Subject: I have found a CD that I think you would enjoy
|Richard  Strauss, Joseph Keilberth, Bavarian State Opera Orchestra|
Richard Strauss: Die ägyptische Helena
Listen to Samples
The Voice That SHOULD Have Launched HELENA
Mark E. Farrington | Albany, NY | 10/19/2004
(5 out of 5 stars)
"First off, if you're one of those timid souls
who shies away from "certain works by certain composers" because
"received opinion" frowns upon them,
then don't even bother with this...
But if you can muster a little exploratory courage, it will go amply rewarded, in the case of this Opera D'Oro release: the legendary 1956 Munich production of DIE AEGYPTISCHE HELENA, with Joseph Keilberth's masterly conducting and Leonie Rysanek's prime-period, creamy Helena...
DIE AEGYPTISCHE HELENA deals with the marriage of Helen & Menelaus...After the Trojan War, which was motivated by Helen's beauty and infidelity, HOW were she & Menelaus reconciled? This opera is often dismissed as something which went against the grain of Strauss's temperament, imposed on him by his librettist, Hugo von Hofmannsthal...Don't you believe it. With Strauss's operatic fixation on the issues of betrothal and marriage, his deep love for classical antiquity, his penchant for sensuous, self-possessed soprano roles, and with Helen being "the most beautiful woman in the world,"
it would have been odd if Strauss hadn't tackled this subject SOMETIME in his life.
The music of HELENA (composed from 1923 to '27) is a return to, and in some ways an advance on, the intoxicating nocturnal ambience of the Bacchus-Ariadne scene in ARIADNE AUF NAXOS. And Helena is a more human, more sensual Ariadne- albeit with Aethra (the paramour of the sea-god Poseidon) helping her at every turn. And right away, one notices that THIS role (Helena) is different, even rarified: the other characters carry almost all of the "exposition" and "recitative," leaving Helena's lines to levitate and glow in the dark, whenever she opens her mouth. (Compare this with Strauss & HvH's next and final heroine, Arabella: in her very first entrance, she courteously dismisses a hotel chambermaid.) Of course, this will only "come off" if "Helena" is a Straussian soprano of the caliber of Maria Jeritza (for whom the role was composed) or her heiress apparent, Leonie Rysanek- which may explain why HELENA never really became "repetoire." The highest praise I can bestow upon Leonie Rysanek is that, in this extraordinary role, she does not disappoint. Bernd Adlenhoff's sometimes woolly tone actually enhances the befuddled, then passionate nature of Menelaus - better than the more BEL CANTO voices of Fritz Wunderlich or Wolfgang Windgassen might have done.

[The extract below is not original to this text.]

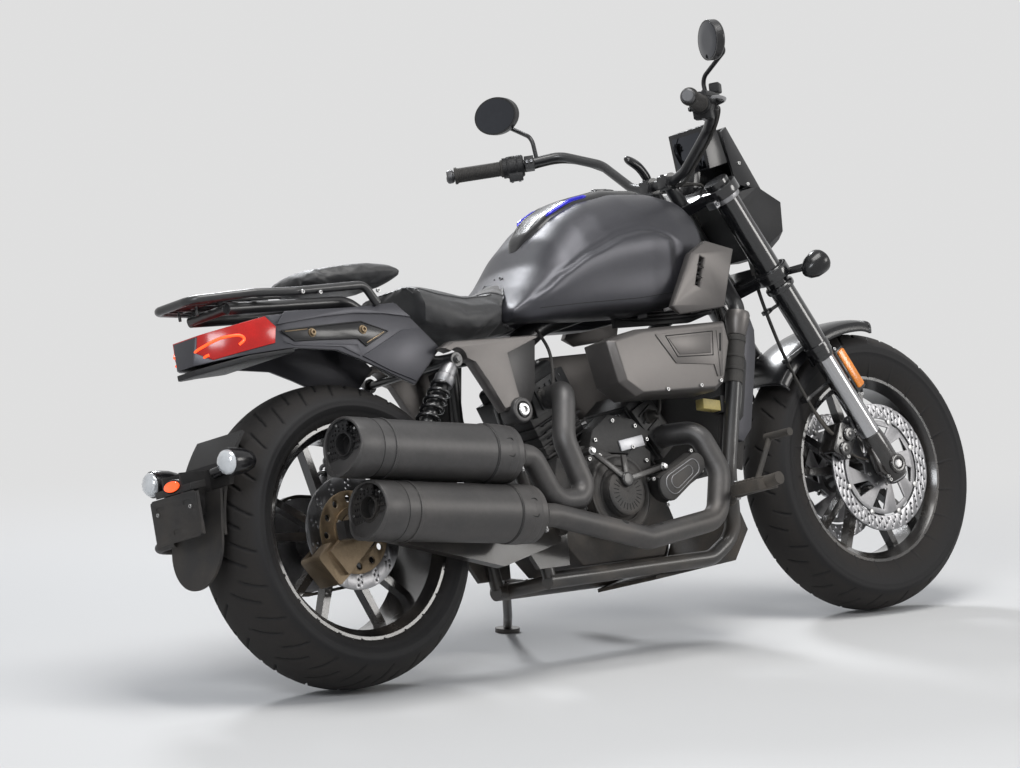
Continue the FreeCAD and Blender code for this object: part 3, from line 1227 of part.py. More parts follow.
def mirror(others):
    """An oval mirror, toed outwards, on a bent stem from the bar."""
    middle = BAR_CLAMP + V(-MIRROR_BACK, MIRROR_Y, MIRROR_UP)
    face = Part.Ellipse(V(0, 0, 0), MIRROR_W / 2, MIRROR_H / 2).toShape()
    shell = Part.Face(Part.Wire([face])).extrude(V(0, 0, MIRROR_THICK))
    shell = shell.makeFillet(MIRROR_ROUND, [e for e in shell.Edges if e.CenterOfMass.z > MIRROR_THICK / 2])
    shell.rotate(V(0, 0, 0), V(0, 0, 1), 90)
    shell.rotate(V(0, 0, 0), V(0, 1, 0), 90)
    shell.rotate(V(0, 0, 0), V(0, 0, 1), MIRROR_TOE)
    shell.translate(middle)
    ahead = V(math.cos(math.radians(MIRROR_TOE)), math.sin(math.radians(MIRROR_TOE)), 0)
    root = BAR_POINTS[1] + (BAR_POINTS[2] - BAR_POINTS[1]) * MIRROR_ROOT_SHARE
    root.z = BAR_POINTS[1].z + BAR_R
    knee = V(root.x - OVERRUN, root.y, root.z + (middle.z - root.z) * MIRROR_KNEE_SHARE)
    stem = bent_tube([root, knee, middle + ahead * MIRROR_STEM_AHEAD - V(0, 0, MIRROR_H / 4), middle + ahead * (MIRROR_THICK / 2)],
                     MIRROR_STEM_R, MIRROR_BEND)
    return joined([shell, stem]).cut(others)


def nacelle_slice(share, low_share, out):
    """The lamp's hexagonal front outline at a share of its size, drawn out ahead from a share of its depth."""
    low, high = FORK_CROWN + NACELLE_BELOW, FORK_TOP - CLAMP_THICK
    middle, half = (low + high) / 2, (high - low) / 2 + out
    right = [(-(NACELLE_HALF + out) * sy * share, middle + half * share * (2 * sz - 1)) for sy, sz in NACELLE_FRONT_SHARES]
    points = right + [(-y, up) for y, up in reversed(right)]
    start = NACELLE_AHEAD + NACELLE_DEEP * low_share
    face = Part.Face(closed([fork(up, start, y) for y, up in points]))
    return face.extrude(FORK_AHEAD * (NACELLE_DEEP * 2))


def nacelle_side(out):
    low, high = FORK_CROWN + NACELLE_BELOW, FORK_TOP - CLAMP_THICK
    return slab([fork(low + (high - low) * sz, NACELLE_AHEAD + out + NACELLE_DEEP * sx) for sx, sz in NACELLE_SIDE_SHARES],
                -FAR, FAR)


def headlamp_lens():
    return nacelle_slice(LENS_SHARE, 0.5, 0).common(nacelle_side(LENS_PROUD))


def headlamp():
    """The lamp's shell: its side outline cut to a hexagonal front, with stays between the fork tubes."""
    low, high = FORK_CROWN + NACELLE_BELOW, FORK_TOP - CLAMP_THICK
    shell = nacelle_slice(1, 0, 0).common(nacelle_side(0)).cut(headlamp_lens())
    stay = [fork(low + (high - low) * sz, NACELLE_AHEAD + NACELLE_DEEP * sx) for sx, sz in NACELLE_STAY_SHARES]
    y = FORK_Y - FORK_UPPER_R - FIT
    return joined([shell, slab(stay, y - NACELLE_STAY, y), slab(stay, -y, NACELLE_STAY - y)])


def screen_section(rear, front, halves):
    """A U-shaped section of the screen: two wings that draw in towards its front wall."""
    a, b = (fork(FORK_TOP + up, ahead) for ahead, up in (rear, front))
    inner = b - unit(b - a) * SCREEN_THICK
    a_out, b_out = halves
    a_in, b_in = a_out - SCREEN_THICK, b_out - SCREEN_THICK
    return [a - V(0, a_out, 0), b - V(0, b_out, 0), b + V(0, b_out, 0), a + V(0, a_out, 0),
            a + V(0, a_in, 0), inner + V(0, b_in, 0), inner - V(0, b_in, 0), a - V(0, a_in, 0)]


def windscreen():
    """The small screen wrapped round the gauge's front, on a foot that stands on the lamp."""
    low, high = FORK_CROWN + NACELLE_BELOW, FORK_TOP - CLAMP_THICK
    skin = plain_loft([screen_section(SCREEN_LOW_REAR, SCREEN_LOW_FRONT, SCREEN_LOW_HALVES),
                       screen_section(SCREEN_TOP_REAR, SCREEN_TOP_FRONT, SCREEN_TOP_HALVES)])
    foot = slab([fork(low + (high - low) * sz, NACELLE_AHEAD + NACELLE_DEEP * sx) for sx, sz in SCREEN_FOOT_SHARES],
                -SCREEN_FOOT_HALF, SCREEN_FOOT_HALF)
    return joined([skin, foot])


def instrument():
    """The gauge housing behind the screen on its foot over the upper clamp."""
    top = FORK_TOP + CLAMP_THICK / 2
    shell = slab([fork(top + up, ahead) for ahead, up in GAUGE_SHARES], -GAUGE_HALF, GAUGE_HALF)
    foot = slab([fork(top + up + FIT, ahead) for ahead, up in GAUGE_FOOT_SHARES], -GAUGE_FOOT_HALF, GAUGE_FOOT_HALF)
    return joined([shell, foot])


def front_signal():
    """A bullet lamp on a stalk out from the fork tube."""
    lens = fork(FRONT_SIGNAL_UP, FRONT_SIGNAL_AHEAD, -FRONT_SIGNAL_Y)
    root = lens + V(-SIGNAL_LENGTH * FRONT_STALK_SHARE, 0, 0)
    inner = -FORK_Y - FORK_UPPER_R - CLAMP_EAR - GAP
    return joined([signal(lens, V(-1, 0, 0)), rod(root, V(root.x, inner, root.z), FRONT_STALK_R)])


# Foot controls and side stand
def foot_control(others):
    """A footpeg and a toe lever on a bracket from the down tube."""
    down = spots(CRADLE_LOW, CRADLE_HIGH, CRADLE_SHARES)[2:4]
    root = V(CRANK.x + PEG_AHEAD, -PEG_Y, PEG_Z)
    stay = rod((down[0] + down[1]) * 0.5, root, PEG_STAY_R)
    peg = rod(root, root + V(OVERRUN, -PEG_LENGTH, PEG_LIFT), PEG_R)
    toe = root + V(TOE_AHEAD, PEG_Y - TOE_Y, TOE_UP)
    arm = bent_tube([root, root + V(TOE_AHEAD / 2, PEG_Y - TOE_Y, PEG_R), toe], TOE_ARM_R, TOE_BEND)
    pad = across(toe - V(0, TOE_LENGTH / 3, 0), TOE_LENGTH / 2, TOE_R)
    return joined([stay, peg, arm, pad]).cut(others)


def side_stand():
    """The deployed leg: an eye on the frame's pin, a bent leg and a pad flat on the floor."""
    up = V(0, -LEAN_SIN, LEAN_COS)
    eye = rod(STAND_PIVOT - STAND_AXIS * STAND_EYE_HALF, STAND_PIVOT + STAND_AXIS * STAND_EYE_HALF, STAND_EYE_R)
    foot = STAND_FOOT + up * STAND_PAD_SINK
    way = unit(foot - STAND_PIVOT)
    leg = bent_tube([STAND_PIVOT + way * STAND_EYE_HALF, (STAND_PIVOT + foot) * 0.5 - V(0, 0, STAND_SAG),
                     foot + up * STAND_STAY_R], STAND_LEG_R, STAND_BEND)
    pad = rod(STAND_FOOT, STAND_FOOT + up * STAND_PAD_THICK, STAND_PAD_R)
    pin = rod(STAND_PIVOT - STAND_AXIS * STAND_LUG_TOP, STAND_PIVOT + STAND_AXIS * STAND_LUG_TOP,
              STAND_PIN_R + STAND_PIN_PLAY)
    return joined([eye, leg, pad]).cut(pin)


# Assembly: the solids of each body, by node name
def chassis_nodes():
    main = frame()
    low = cradle(main)
    rear = subframe(main)
    case = engine_case()
    tank = fuel_tank()
    lamp = tail_block(LAMP_SIDE_SHARES, LAMP_PROUD)
    lip = tail_block(LIP_SIDE_SHARES, LAMP_PROUD).cut(lamp)
    room = shock_room()
    cover = rear_fender([low, rear, lamp, lip] + room)
    pipe = header(PORT_REAR, HEADER_REAR_OFFSETS, MUFFLER_UP_REAR, MUFFLER_UP_FRONT)
    return {
        "frame": main,
        "cradle": low,
        "subframe": rear.cut(low),
        "swingarm": swingarm(),
        "rear_axle": rear_axle(),
        "shocks": Part.makeCompound([shock(-SHOCK_RIGHT_Y), shock(SHOCK_LEFT_Y)]),
        "engine_case": case.cut(low),
        "cylinder_rear": bank(BANK_REAR_TILT).cut(case),
        "cylinder_front": bank(BANK_FRONT_TILT).cut(case),
        "engine_covers": Part.makeCompound([engine_cover(ROUND_COVER_AHEAD, -1, ROUND_COVER_DEEP),
                                            engine_cover(ROUND_COVER_LEFT_AHEAD, 1, ROUND_COVER_DEEP * ROUND_COVER_LEFT_SHARE),
                                            pump()]),
        "radiator": radiator().cut(low),
        "belly_pan": belly_pan().cut(low),
        "header_rear": pipe,
        "header_front": header(PORT_FRONT, HEADER_FRONT_OFFSETS, MUFFLER_LOW_REAR, MUFFLER_LOW_FRONT).cut(pipe),
        "muffler_upper": muffler(MUFFLER_UP_REAR, MUFFLER_UP_FRONT),
        "muffler_lower": muffler(MUFFLER_LOW_REAR, MUFFLER_LOW_FRONT),
        "airbox_covers": both_sides(airbox_cover()),
        "fuel_tank": tank,
        "tank_console": tank_console().cut(tank),
        "tank_shrouds": both_sides(tank_shroud()).cut(tank),
        "side_covers": both_sides(side_cover()).cut(room),
        "rider_seat": rider_seat().cut([tank, rear, main]),
        "pillion_seat": pillion_seat(),
        "rear_fender": cover,
        "tail_lamp": lamp,
        "tail_lip": lip,
        "rear_rack": rear_rack().cut(cover),
        "drive_belt": drive_belt(),
        "front_pulley": pulley(FRONT_PULLEY, FRONT_PULLEY_R),
        "plate_carrier": plate_carrier(),
        "rear_signals": both_sides(rear_signal()),
        "rear_caliper": rear_caliper(),
        "footpegs": both_sides(foot_control([low])),
    }


def fork_nodes():
    bar = handlebar()
    gear = both_sides(switchgear(bar))
    front = caliper(FRONT_AXLE, FRONT_DISC_R, -FRONT_DISC_Y, CALIPER_TURN_FRONT, CALIPER_HALF_FRONT)
    return {
        "triple_clamps": triple_clamps(),
        "fork_uppers": both_sides(fork_upper()),
        "fork_lowers": both_sides(fork_lower()),
        "front_axle": front_axle(),
        "front_fender": front_fender(),
        "front_calipers": both_sides(front),
        "handlebar": bar,
        "grips": both_sides(grip()),
        "switchgear": gear,
        "mirrors": both_sides(mirror([bar, gear])),
        "headlamp": headlamp(),
        "headlamp_lens": headlamp_lens(),
        "front_signals": both_sides(front_signal()),
        "windscreen": windscreen(),
        "instrument": instrument(),
    }


def wheel_nodes():
    front_disc = disc(FRONT_AXLE, FRONT_DISC_R, -FRONT_DISC_Y, FRONT_DISC_BORE)
    front = {
        "front_tyre": tyre(FRONT_AXLE, FRONT_TYRE_R, FRONT_CROWN_R, FRONT_TYRE_W, FRONT_RIM_R, FRONT_RIM_HALF),
        "front_rim": rim(FRONT_AXLE, FRONT_RIM_R, FRONT_RIM_HALF, FRONT_DISC_Y - DISC_THICK / 2, 0),
        "front_discs": both_sides(front_disc),
    }
    rear = {
        "rear_tyre": tyre(REAR_AXLE, REAR_TYRE_R, REAR_CROWN_R, REAR_TYRE_W, REAR_RIM_R, REAR_RIM_HALF),
        "rear_rim": rim(REAR_AXLE, REAR_RIM_R, REAR_RIM_HALF, HUB_HALF_REAR, SPOKE_SHIFT_REAR),
        "rear_disc": disc(REAR_AXLE, REAR_DISC_R, -REAR_DISC_Y, HUB_R + FIT),
        "rear_pulley": pulley(REAR_AXLE, PULLEY_R).cut(across(REAR_AXLE, FAR, AXLE_BORE)),
    }
    return front, rear


def assemble():
    front, rear = wheel_nodes()
    bodies = {"chassis": chassis_nodes(), "fork": fork_nodes(), "front_wheel": front, "rear_wheel": rear,
              "stand": {"side_stand": side_stand()}}
    return {name: (body, shape) for body, nodes in bodies.items() for name, shape in nodes.items()}


def place(shape, body):
    """Steers what turns with the fork, then leans everything onto the stand."""
    if body in ("fork", "front_wheel"):
        shape.rotate(STEER_FOOT, STEER_AXIS, STEER_AT_REST)
    shape.rotate(V(0, 0, 0), V(1, 0, 0), -LEAN)


NODES = assemble()
whole = FreeCAD.BoundBox()
for name, (body, shape) in NODES.items():
    place(shape, body)
    whole.add(shape.optimalBoundingBox(False, False))
ORIGIN = V((whole.XMin + whole.XMax) / 2, (whole.YMin + whole.YMax) / 2, whole.ZMin)
for name, (body, shape) in NODES.items():
    shape.translate(-ORIGIN)
    shape.exportStep(f"parts/{name}.step")
print(f"{len(NODES)} nodes, box {whole.XLength:.1f} x {whole.YLength:.1f} x {whole.ZLength:.1f}, origin {ORIGIN}")
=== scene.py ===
import json
import math

import bmesh
import bpy
from mathutils import Matrix, Vector
from mathutils.bvhtree import BVHTree

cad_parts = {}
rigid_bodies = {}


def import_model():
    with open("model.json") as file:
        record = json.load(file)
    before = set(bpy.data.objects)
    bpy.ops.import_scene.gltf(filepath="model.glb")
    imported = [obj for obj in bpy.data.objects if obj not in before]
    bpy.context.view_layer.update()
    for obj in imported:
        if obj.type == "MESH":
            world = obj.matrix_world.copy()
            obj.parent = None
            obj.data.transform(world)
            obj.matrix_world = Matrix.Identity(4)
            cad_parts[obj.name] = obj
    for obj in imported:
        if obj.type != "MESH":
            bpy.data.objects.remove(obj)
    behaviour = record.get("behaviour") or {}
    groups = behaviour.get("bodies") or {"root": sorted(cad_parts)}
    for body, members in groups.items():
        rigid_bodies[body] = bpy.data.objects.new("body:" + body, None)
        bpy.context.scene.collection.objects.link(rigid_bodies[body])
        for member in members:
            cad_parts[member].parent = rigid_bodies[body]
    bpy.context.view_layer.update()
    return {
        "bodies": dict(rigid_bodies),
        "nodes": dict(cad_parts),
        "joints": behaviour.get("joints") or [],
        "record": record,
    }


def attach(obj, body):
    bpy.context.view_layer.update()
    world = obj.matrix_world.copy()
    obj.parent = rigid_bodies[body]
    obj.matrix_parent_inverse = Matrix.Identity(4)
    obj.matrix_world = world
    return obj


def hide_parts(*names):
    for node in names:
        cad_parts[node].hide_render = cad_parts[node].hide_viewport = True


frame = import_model()
NODES = frame["nodes"]
BODY_OF = {node: body for body, nodes in frame["record"]["behaviour"]["bodies"].items() for node in nodes}
SLOT = {part["node"]: part["material_slot"] for part in frame["record"]["subparts"]}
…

But the really intruiging, the really "modern" thing about this work is how Helena, the "admired much and much reproved" cause of so much trouble, risks her life by submitting to the truth, but WILL NOT apologize for her presence and sensuality...In other words, she's no Leonora...Her tormented husband, Menelaus, must take her or leave her, as is...Wisely, he takes her, and they ride off to become King & Queen of Sparta.
Blessings upon Bavarian Radio for preserving this, possibly the only major production of HELENA during the post-war Golden Age of Straussian singing and conducting: at that time, this work was NEVER going to get recorded otherwise. This performance WAS available on Orfeo, in somewhat muffled sound and at over three times the price. Careful sampling of both sets reveals that this Opera d'Oro ain't no "tweeked-up" pirate; they MUST have got hold of a better tape source. AND it's transferred beautifully enough to behold the inner gleamings and colors of the orchestra, and the divine gift of Leonie Rysanek's voice and presence (less than one year after she recorded the Empress in the 1955 Bohm FRAU OHNE SCHATTEN, another once-in-a-lifetime performance).
And in spite of several recent HELENA sets, the 1956 Munich may be the closest we will ever get to the true aura of this work. That is, unless my college classmate Renee Fleming (Bonjour, Renee ! ) could be persuaded to do it. There is some hope, in that she HAS agreed to sing DAPHNE (which should give Straussians and ALL lovers of music an extra reason to LIVE). A present-day, dream-HELENA would have Renee's Helen, Andrea Bocelli's Menelaus, and Sir Andre Previn conducting, say, the Bavarian Radio Orchestra. (No doubt it's all contractually impossible, but I can dream, can't I?)
Still, for once, the multitudinous vagaries and twisted ins-and-outs of the classical recording industry have worked to the consumer's advantage. That is to say, BUY this one !"
Rysanek in Spectacular Voice
William S. Levison | Valdosta, GA United States | 04/20/2003
(4 out of 5 stars)
"This label has done it again: issued a recording available on another label at premium price in MUCH better sound. For those who love Rysanek and Strauss, this is heaven. The conducting and other singers are excellent. This is a recording to be treasured."
R. INVERNE | Bournemouth, U.K. | 06/03/2007
(5 out of 5 stars)
"Re. Mark Farrington's review:
What? Anrea Bocelli as Menelaus?? God forbid!"